++++ Exercise material
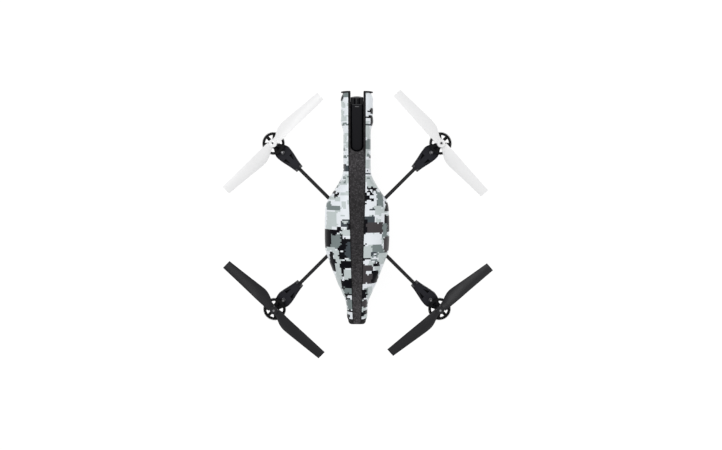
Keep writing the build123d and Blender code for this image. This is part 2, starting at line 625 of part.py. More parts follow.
def hull_section(y, inset, drop):
    """Slice across the hull: upright sides, rounded shoulders and a flat spine."""
    half = smooth(HALF_WIDTHS, y) - inset
    crown = smooth(CROWNS, y) - inset
    spine = min(smooth(SPINE_HALVES, y), half - 1)
    bottom = HULL_BOTTOM - drop
    waist = HULL_BOTTOM + SHOULDER_FROM * (crown - HULL_BOTTOM)
    arch = waist + SHOULDER_ARCH * (crown - waist)
    lean = spine + SHOULDER_LEAN * (half - spine)
    shoulder = Bezier((half, waist), (half, arch), (lean, crown), (spine, crown))
    outline = [Line((-half, bottom), (half, bottom)),
               Line((half, bottom), (half, waist)),
               shoulder,
               Line((spine, crown), (-spine, crown)),
               mirror(shoulder, about=Plane.YZ),
               Line((-half, waist), (-half, bottom))]
    return Plane(origin=(0, y, 0), x_dir=(1, 0, 0), z_dir=(0, -1, 0)) * make_face(outline)


def hull_solid(rear, front, inset, drop):
    """The hull's form from rear to front; every such solid shares its slices' places along the hull."""
    step = (NOSE_Y - TAIL_Y) / HULL_STEPS
    shared = [TAIL_Y + step * k for k in range(HULL_STEPS + 1)]
    between = [y for y in shared if rear + step / 4 < y < front - step / 4]
    return loft([hull_section(y, inset, drop) for y in [rear, *between, front]])


def spine_zone(margin):
    """The strip above the spine, nose to tail, wider by a margin on each side."""
    right = [(half + margin, y) for y, half in SPINE_HALVES]
    ends = [(right[0][0], TAIL_Y - PAST)] + right + [(right[-1][0], NOSE_Y + PAST)]
    left = [(-x, y) for x, y in reversed(ends)]
    return prism(ends + left, HULL_BOTTOM + 2 * PAST, HULL_TOP + PAST)


def round_ended(half, depth, front):
    """Plan outline of the camera's slot or cover: a strip with an elliptical rear end."""
    return [EllipticalCenterArc((0, COVER_FLANK), half, depth, 180, arc_size=180),
            Polyline((half, COVER_FLANK), (half, front), (-half, front), (-half, COVER_FLANK))]


def camera_slot():
    outline = round_ended(SLOT_HALF, SLOT_REAR_DEPTH, NOSE_Y + PAST)
    return prism(outline, HULL_BOTTOM - PAST, HULL_TOP + PAST)


def tail_corners():
    """What a rounded tail leaves out of the square one."""
    half = HALF_WIDTHS[0][1]
    front = TAIL_Y + TAIL_CORNER
    bottom = HULL_BOTTOM - PAST
    corner = block((half - TAIL_CORNER, half + PAST), (TAIL_Y - PAST, front), (bottom, HULL_TOP))
    corner -= post(TAIL_CORNER, bottom, HULL_TOP, half - TAIL_CORNER, front)
    return corner + mirror(corner, about=Plane.YZ)


def arm_notches():
    """Slots up from the hull's lower edge that let it drop over the tubes."""
    radius = TUBE_RADIUS + ARM_NOTCH
    start = CROSS_ARM_HALF
    end = ROTOR_REACH - PROPELLER_DIAMETER / 2 + NOTCH_IN_DISC
    notch = rod(radius, start, end)
    notch += block((start, end), (-radius, radius), (HULL_BOTTOM - PAST, TUBE_HEIGHT))
    return [on_arm(angle, notch) for angle in ARMS.values()]


def hull():
    """The foam shell and its two skins, left and right."""
    outer = hull_solid(TAIL_Y, NOSE_Y, 0, 0)
    shell = outer - hull_solid(TAIL_Y, NOSE_Y, HULL_SKIN, PAST)
    zone = block((-HULL_WIDTH, HULL_WIDTH), (TAIL_Y + RIM_AT_TAIL, NOSE_Y - RIM_AT_NOSE),
                 (HULL_BOTTOM - PAST, HULL_TOP + PAST))
    recess = (shell & zone) - spine_zone(0)
    skins = recess - spine_zone(SPINE_GROOVE) - camera_slot()
    cavity = hull_solid(TAIL_Y + 2 * HULL_FOAM, SLOT_REAR_Y - HULL_FOAM, HULL_SKIN + HULL_FOAM, PAST)
    foam = outer - recess - cavity - camera_slot() - tail_corners()
    for notch in arm_notches():
        foam -= notch
        skins -= notch
    skins = sorted(skins.solids(), key=lambda solid: solid.center().X)
    return foam, skins[0], skins[-1]


def belly_section(y):
    """Slice across the belly: flat on top at the seam, round below."""
    half = smooth(HALF_WIDTHS, y) - BELLY_INSET
    bottom = smooth(BELLY_RISE, y)
    flat = BELLY_FLAT * half
    side = HULL_BOTTOM - SHOULDER_FROM * (HULL_BOTTOM - bottom)
    lean = (half - BELLY_CORNER_LEAN, bottom + BELLY_CORNER_RISE)
    corner = Bezier((half, side), lean, (half * BELLY_CORNER, bottom), (flat, bottom))
    outline = [Line((-half, HULL_BOTTOM), (half, HULL_BOTTOM)),
               Line((half, HULL_BOTTOM), (half, side)),
               corner,
               Line((flat, bottom), (-flat, bottom)),
               mirror(corner, about=Plane.YZ),
               Line((-half, side), (-half, HULL_BOTTOM))]
    return Plane(origin=(0, y, 0), x_dir=(1, 0, 0), z_dir=(0, -1, 0)) * make_face(outline)


def belly_foam():
    length = BELLY_NOSE_Y - BELLY_TAIL_Y
    places = [BELLY_TAIL_Y + length * step / BELLY_STEPS for step in range(BELLY_STEPS + 1)]
    belly = loft([belly_section(y) for y in places])
    half, rear, front = BELLY_BAY
    belly -= block((-half, half), (rear, front), (BELLY_BOTTOM + BELLY_FLOOR, HULL_BOTTOM))
    for y in (-SENSOR_REACH, SENSOR_REACH):
        belly -= post(SENSOR_RADIUS + CLEARANCE, BELLY_BOTTOM - PAST, HULL_BOTTOM, 0, y)
    window = GROUND_CAMERA_SIZE / 2 + CLEARANCE
    return belly - block((-window, window), (-window, window), (BELLY_BOTTOM - PAST, HULL_BOTTOM))


# ---- nose camera ----

def cover_solid(inset):
    """The camera's long cover, round at the rear, on a wider foot."""
    outline = round_ended(COVER_HALF - inset, SLOT_REAR_DEPTH - COVER_GAP - inset, COVER_FRONT_Y)
    return prism(outline, HULL_BOTTOM, cover_top() - inset)


def cover_top():
    return smooth(CROWNS, COVER_FRONT_Y) - COVER_BELOW_CROWN


def camera_cover():
    cover = cover_solid(0)
    cover = fillet(cover.edges().group_by(Axis.Z)[-1].filter_by(Axis.Y), COVER_ROUND)
    foot = (HULL_BOTTOM, HULL_BOTTOM + COVER_FOOT)
    cover += block((-COVER_FOOT_HALF, COVER_FOOT_HALF), (COVER_FLANK, COVER_FRONT_Y), foot)
    return cover - cover_solid(COVER_WALL)


def lens_height():
    return (HULL_BOTTOM + cover_top()) / 2


def camera_bezel():
    """Glossy domed block across the front of the slot, with a hood on top, bored for the lens."""
    height = lens_height()
    length = BEZEL_FRONT_Y - COVER_FRONT_Y
    shoulder = cover_top() - BEZEL_SHOULDER
    blank = block((-BEZEL_HALF, BEZEL_HALF), (COVER_FRONT_Y, BEZEL_FRONT_Y), (HULL_BOTTOM, shoulder))
    hood = Cylinder(HOOD_RADIUS, length, align=UP)
    blank += Pos(0, COVER_FRONT_Y, cover_top() - HOOD_RADIUS) * Rot(-90, 0, 0) * hood
    dome = Pos(0, BEZEL_FRONT_Y - BEZEL_DOME, height) * Sphere(BEZEL_DOME)
    bore = Pos(0, COVER_FRONT_Y, height) * Rot(-90, 0, 0) * Cylinder(LENS_RADIUS, length, align=UP)
    return (blank & dome) - bore


def camera_lens():
    """Lens barrel from inside the cover to the bezel's front, with convex glass and a foot."""
    height = lens_height()
    back_y = COVER_FRONT_Y - LENS_BEHIND
    length = BEZEL_FRONT_Y - back_y
    barrel = Pos(0, back_y, height) * Rot(-90, 0, 0) * Cylinder(LENS_RADIUS - GLUE_GAP, length, align=UP)
    glass = Pos(0, BEZEL_FRONT_Y - LENS_SET_BACK - BEZEL_DOME, height) * Sphere(BEZEL_DOME)
    foot = block((-LENS_FOOT / 2, LENS_FOOT / 2), (back_y, back_y + LENS_FOOT), (HULL_BOTTOM, height))
    return (barrel & glass) + foot


# ---- write every node ----

def main():
    os.makedirs("parts", exist_ok=True)
    controllers, bushes, leads, screws = [], [], [], cross_screws()
    for arm, angle in ARMS.items():
        save(f"arm_tube_{arm}", on_arm(angle, arm_tube()))
        save(f"motor_mount_{arm}", on_arm(angle, motor_mount()))
        save(f"landing_foot_{arm}", on_arm(angle, landing_foot()))
        save(f"motor_can_{arm}", on_arm(angle, motor_can()))
        save(f"motor_shaft_{arm}", on_arm(angle, motor_shaft()))
        save(f"pinion_{arm}", on_arm(angle, pinion()))
        save(f"gear_{arm}", on_arm(angle, gear()))
        save(f"rotor_shaft_{arm}", on_arm(angle, rotor_shaft()))
        save(f"circlip_{arm}", on_arm(angle, circlip()))
        screw_blades = Rot(0, 0, BLADE_ANGLES[arm] - angle) * propeller(arm in CLOCKWISE)
        save(f"propeller_{arm}", on_arm(angle, Pos(ROTOR_REACH, 0, 0) * screw_blades))
        controllers.append(on_arm(angle, motor_controller()))
        bushes += [on_arm(angle, bush) for bush in shaft_bushes()]
        leads.append(on_arm(angle, motor_leads()))
        screws += [on_arm(angle, one) for one in skid_screws() + ear_screws()]
    save("motor_controllers", *controllers)
    save("shaft_bushes", *bushes)
    save("motor_leads", *leads)
    save("mount_screws", *screws)
    save("central_cross", central_cross())
    save("electronics_tray", electronics_tray())
    save("main_board", board(MAIN_BOARD, HULL_BOTTOM, MAIN_CHIPS))
    save("navigation_board", board(NAVIGATION_BOARD, MAIN_BOARD[2], NAVIGATION_CHIPS))
    save("ultrasound_sensors", *range_sensors())
    save("ground_camera", ground_camera())
    save("usb_socket", usb_socket())
    save("battery_pack", battery_pack())
    save("battery_strap", battery_strap())
    save("belly_foam", belly_foam())
    foam, left, right = hull()
    save("hull_foam", foam)
    save("hull_skin_left", left)
    save("hull_skin_right", right)
    save("camera_cover", camera_cover())
    save("camera_bezel", camera_bezel())
    save("camera_lens", camera_lens())


main()
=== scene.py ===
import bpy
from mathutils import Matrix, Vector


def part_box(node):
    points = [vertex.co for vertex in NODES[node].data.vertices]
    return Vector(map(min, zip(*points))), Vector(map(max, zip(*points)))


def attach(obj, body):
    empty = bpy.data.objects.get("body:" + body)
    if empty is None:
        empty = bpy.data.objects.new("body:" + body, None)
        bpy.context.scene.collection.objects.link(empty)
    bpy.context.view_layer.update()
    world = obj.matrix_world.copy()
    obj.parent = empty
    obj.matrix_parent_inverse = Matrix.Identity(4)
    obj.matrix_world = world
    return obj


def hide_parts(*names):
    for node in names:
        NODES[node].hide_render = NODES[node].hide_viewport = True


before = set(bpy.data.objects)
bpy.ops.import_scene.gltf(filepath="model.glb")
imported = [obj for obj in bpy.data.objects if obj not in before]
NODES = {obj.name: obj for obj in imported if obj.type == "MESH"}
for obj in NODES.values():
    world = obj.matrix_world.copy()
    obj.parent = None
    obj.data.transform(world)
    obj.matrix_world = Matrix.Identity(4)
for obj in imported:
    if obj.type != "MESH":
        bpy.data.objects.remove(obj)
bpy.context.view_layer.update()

import math

import bmesh
import bpy
from mathutils import Matrix, Vector, noise
from mathutils.bvhtree import BVHTree

# The drone lies nose up (+Y) under a camera that looks almost straight down. Everything is in metres.
MM = 0.001
ARMS = {"front_right": 45, "front_left": 135, "rear_left": 225, "rear_right": 315}
SCENE = bpy.context.scene


# ---- camera, light and floor ----

LENS = 41.1                     # focal length and sensor width in mm
SENSOR_WIDTH = 36
CLIP_NEAR, CLIP_FAR = 0.05, 10
CAMERA_PLACE = (-0.0003, 0.0819, 1.3185)
CAMERA_TURN = (math.radians(-3.64), math.radians(-0.29), 0)
SKY_STRENGTH = 0.6
# Softboxes: place, side of the square, watts.
KEY_LIGHT = ((-0.55, 0.6, 1.7), 0.9, 11)
FILL_LIGHT = ((0.9, -0.4, 1.6), 1.1, 4)
FLOOR_REACH = 4
FLOOR_SHADE = 0.12
FLOOR_GLOW = 0.94


def add_camera():
    data = bpy.data.cameras.new("camera")
    data.lens = LENS
    data.sensor_width = SENSOR_WIDTH
    data.clip_start, data.clip_end = CLIP_NEAR, CLIP_FAR
    camera = bpy.data.objects.new("camera", data)
    camera.location = CAMERA_PLACE
    camera.rotation_euler = CAMERA_TURN
    SCENE.collection.objects.link(camera)
    SCENE.camera = camera


def add_softbox(name, location, size, watts):
    """A square lamp aimed at the middle of the drone."""
    data = bpy.data.lights.new(name, "AREA")
    data.shape = "SQUARE"
    data.size = size
    data.energy = watts
    lamp = bpy.data.objects.new(name, data)
    lamp.location = location
    lamp.rotation_euler = (-Vector(location)).to_track_quat("-Z", "Y").to_euler()
    SCENE.collection.objects.link(lamp)


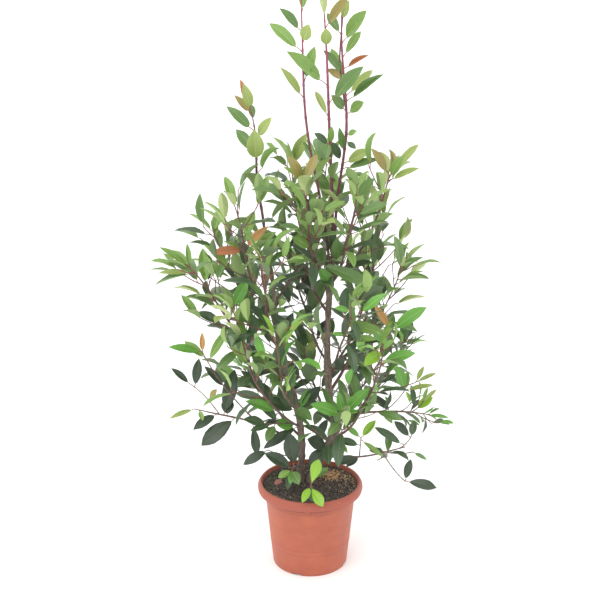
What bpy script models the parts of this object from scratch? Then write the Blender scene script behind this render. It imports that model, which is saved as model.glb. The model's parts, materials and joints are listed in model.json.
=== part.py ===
"""An evergreen shrub with glossy oval leaves, in its round nursery pot.

Two stems stand on the soil of the pot. Boughs leave the stems, and each bough or stem ends in a
mass of leafy twigs. Metres, +Z up, origin in the middle of the pot's flat underside.
Bearings are in degrees from +X, and 90 is +Y, the rear.
"""

import math
from typing import NamedTuple

import bmesh
import bpy
import numpy as np
from mathutils import Matrix, Vector
from mathutils.bvhtree import BVHTree

# Gap between solids that touch on the real plant
GAP = 0.0004
MERGE = 0.000002
SMOOTH_ANGLE = 40
PATH_POINTS = 60

# Pot: radii and heights of its turned wall
POT_HEIGHT = 0.229
POT_SIDES = 30
RIM_RADIUS = 0.140
RIM_INNER_RADIUS = 0.1274
RIM_DEPTH = 0.025
RIM_ROUND = (0.0065, 0.011)  # width and depth of the rounding from the crest to the widest ring
RIM_DRAW_IN = 0.004  # how far the rim narrows towards its lower edge
RIM_EDGE = 0.002  # chamfer of the rim's inner and lower edges
BODY_TOP_RADIUS = 0.1185
BASE_RADIUS = 0.099
WALL = 0.003
SHOULDER_HEIGHT = 0.188
SHOULDER_STEP = 0.004
SHOULDER_SLOPE = 0.002
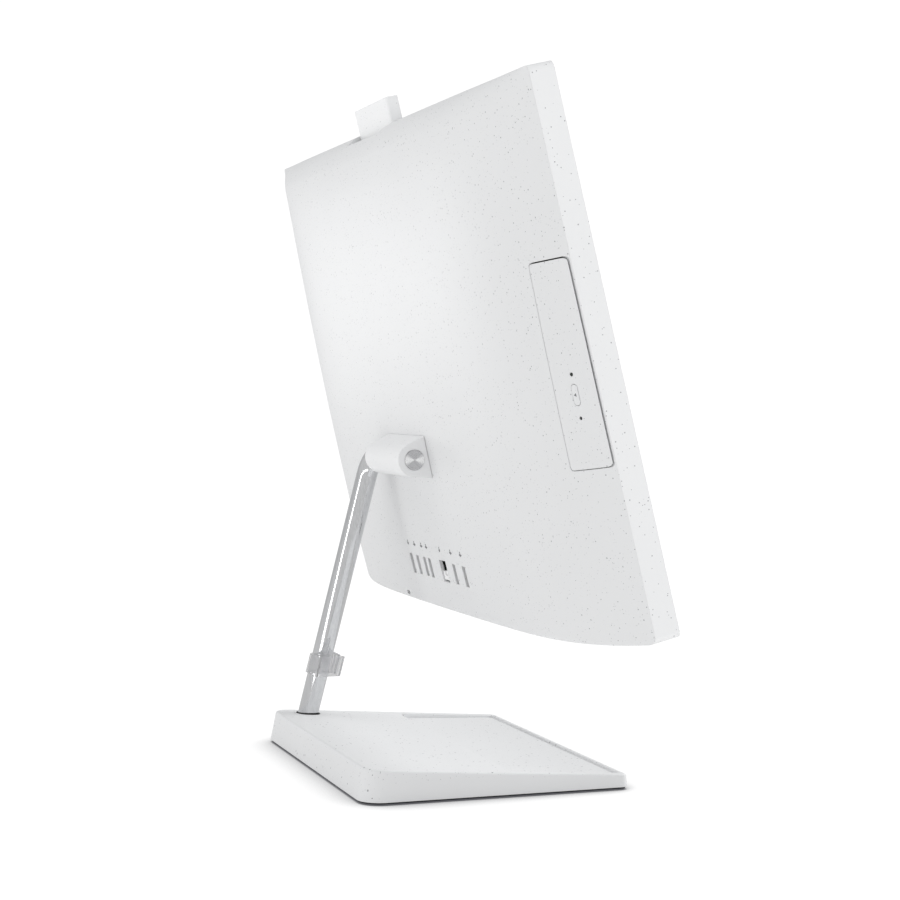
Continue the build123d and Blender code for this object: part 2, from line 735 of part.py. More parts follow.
def make_processor():
    """The processor package under the heat spreader."""
    return block((-35, 19.7, 232), (2, 21.0, 258))


def make_heat_spreader():
    """The cold plate with its clamping arms."""
    plate = block((-40, 21.1, 226), (8, 23.0, 264))
    for x, z in ((-48, 228), (-48, 256), (6, 228), (6, 256)):
        plate += block((x, 21.1, z), (x + 10, 22.2, z + 6))
    return plate


def make_heat_pipe():
    """The flattened pipe from the cold plate to the fins."""
    run = block((-36, 23.1, 240), (190, 26.1, 249))
    return fillet(run.edges().filter_by(Axis.X), 1.2)


def make_heatsink_fins():
    """The stack of fins in the fan's outlet."""
    base = block((128, 26.2, 236), (194, 27.4, 254))
    fins = base
    for i in range(22):
        x = 128 + 3.0 * i
        fins += block((x, 27.4, 236), (x + 0.6, 37.0, 254))
    return fins


def make_fan_housing():
    """The blower case beside the board."""
    case = block((122, 18, 164), (200, 33, 234.5))
    case -= rod((161, 19.2, 198), (0, 1, 0), 32.5, 12.6)
    case -= rod((161, 30, 198), (0, 1, 0), 22, 5)
    case -= block((128, 19.2, 205), (194, 31.8, 236))
    return case


def make_fan_rotor():
    """The blower wheel with its curved blades."""
    hub = rod((161, 20.2, 198), (0, 1, 0), 13.5, 10.0)
    wheel = hub + ring((161, 20.2, 198), (0, 1, 0), 30.0, 12.5, 1.0)
    for i in range(19):
        blade = Pos(21.5, 0, 0) * Rot(0, 0, 32) * Box(19.0, 0.9, 9.0)
        placed = Pos(161, 25.2, 198) * Rot(90, 0, 0) * Rot(0, 0, 360 * i / 19) * blade
        wheel += placed
    trim = rod((161, 20.2, 198), (0, 1, 0), 30.0, 10.0)
    return wheel & trim


def make_memory_modules():
    """Two memory modules in their sockets."""
    modules = []
    for z in (180, 203):
        board = block((-90, 21.4, z), (-22, 22.4, z + 20))
        socket = block((-92, 19.7, z - 3), (-20, 23.4, z - 0.1))
        chips = [block((-86 + 16 * i, 22.4, z + 5), (-75 + 16 * i, 23.5, z + 15)) for i in range(4)]
        for chip in chips:
            board += chip
        modules.append(board)
        modules.append(socket)
    return together(modules)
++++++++
*Work to do*: Using the entries above, quote each line verbatim from the first through the line that contains "return prism(ends +".

*Solution for this problem*:
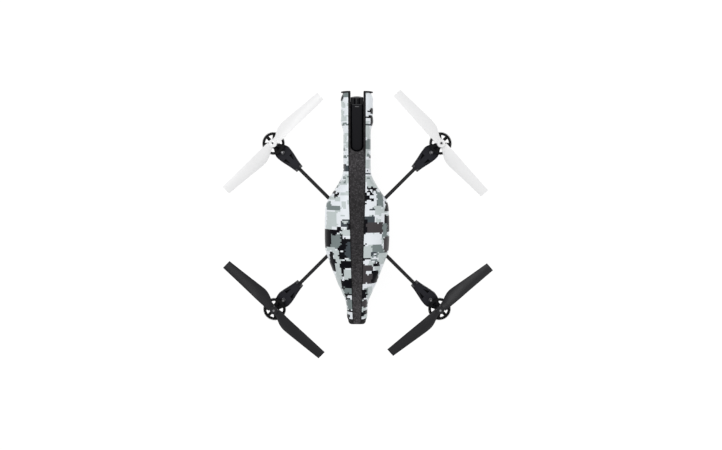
Keep writing the build123d and Blender code for this image. This is part 2, starting at line 625 of part.py. More parts follow.
def hull_section(y, inset, drop):
    """Slice across the hull: upright sides, rounded shoulders and a flat spine."""
    half = smooth(HALF_WIDTHS, y) - inset
    crown = smooth(CROWNS, y) - inset
    spine = min(smooth(SPINE_HALVES, y), half - 1)
    bottom = HULL_BOTTOM - drop
    waist = HULL_BOTTOM + SHOULDER_FROM * (crown - HULL_BOTTOM)
    arch = waist + SHOULDER_ARCH * (crown - waist)
    lean = spine + SHOULDER_LEAN * (half - spine)
    shoulder = Bezier((half, waist), (half, arch), (lean, crown), (spine, crown))
    outline = [Line((-half, bottom), (half, bottom)),
               Line((half, bottom), (half, waist)),
               shoulder,
               Line((spine, crown), (-spine, crown)),
               mirror(shoulder, about=Plane.YZ),
               Line((-half, waist), (-half, bottom))]
    return Plane(origin=(0, y, 0), x_dir=(1, 0, 0), z_dir=(0, -1, 0)) * make_face(outline)


def hull_solid(rear, front, inset, drop):
    """The hull's form from rear to front; every such solid shares its slices' places along the hull."""
    step = (NOSE_Y - TAIL_Y) / HULL_STEPS
    shared = [TAIL_Y + step * k for k in range(HULL_STEPS + 1)]
    between = [y for y in shared if rear + step / 4 < y < front - step / 4]
    return loft([hull_section(y, inset, drop) for y in [rear, *between, front]])


def spine_zone(margin):
    """The strip above the spine, nose to tail, wider by a margin on each side."""
    right = [(half + margin, y) for y, half in SPINE_HALVES]
    ends = [(right[0][0], TAIL_Y - PAST)] + right + [(right[-1][0], NOSE_Y + PAST)]
    left = [(-x, y) for x, y in reversed(ends)]
    return prism(ends + left, HULL_BOTTOM + 2 * PAST, HULL_TOP + PAST)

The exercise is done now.